RAG-extended FCR is the next step in that progression. It keeps the scale benefits of retrieval, but restores document-level reasoning where the final answer is actually produced. That is why we see it as multiple generations ahead of classic RAG. The industry kept adding orchestration on top of fragmented evidence. We move past that by combining scalable retrieval with full-context reasoning over the documents that actually govern the answer.
That is also the same pattern we have seen in our earlier results. Across our previous research posts, FCR consistently outperformed RAG-based systems, whether the alternative was plain RAG or more elaborate agentic RAG. What is notable here is that the pattern still holds even after extending FCR with retrieval to handle an effectively unbounded corpus. The scale constraint changes, but the core result does not. Once the right documents are surfaced, full-context reasoning continues to beat workflows built around fragmented retrieval and orchestration.

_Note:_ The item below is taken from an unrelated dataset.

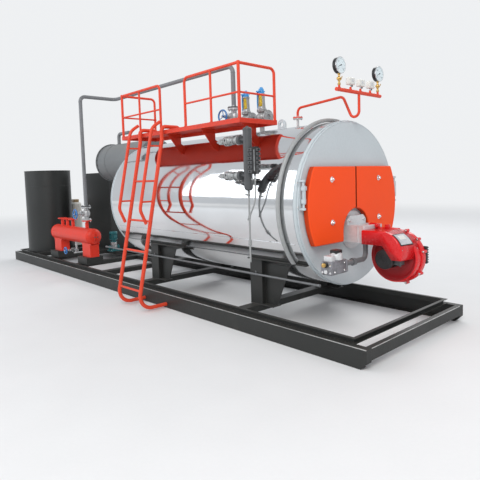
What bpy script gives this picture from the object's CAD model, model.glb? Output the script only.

5) Building the Best Architecture for Serious Legal Work
If you are evaluating systems for document-heavy legal or enterprise analysis, the critical question is not simply whether a system can retrieve a highly ranked text span. The harder operational questions are whether the system can:
- Reliably surface the right governing documents from a massive corpus.
- Reason over those documents with full-context understanding intact.
- Carry that verified evidence seamlessly into a fully grounded final answer without compression loss.
This evaluation shows that the RAG extension of FCR does exactly that. It moves beyond both standard RAG and multi-agent systems by keeping document-level reasoning intact at scale.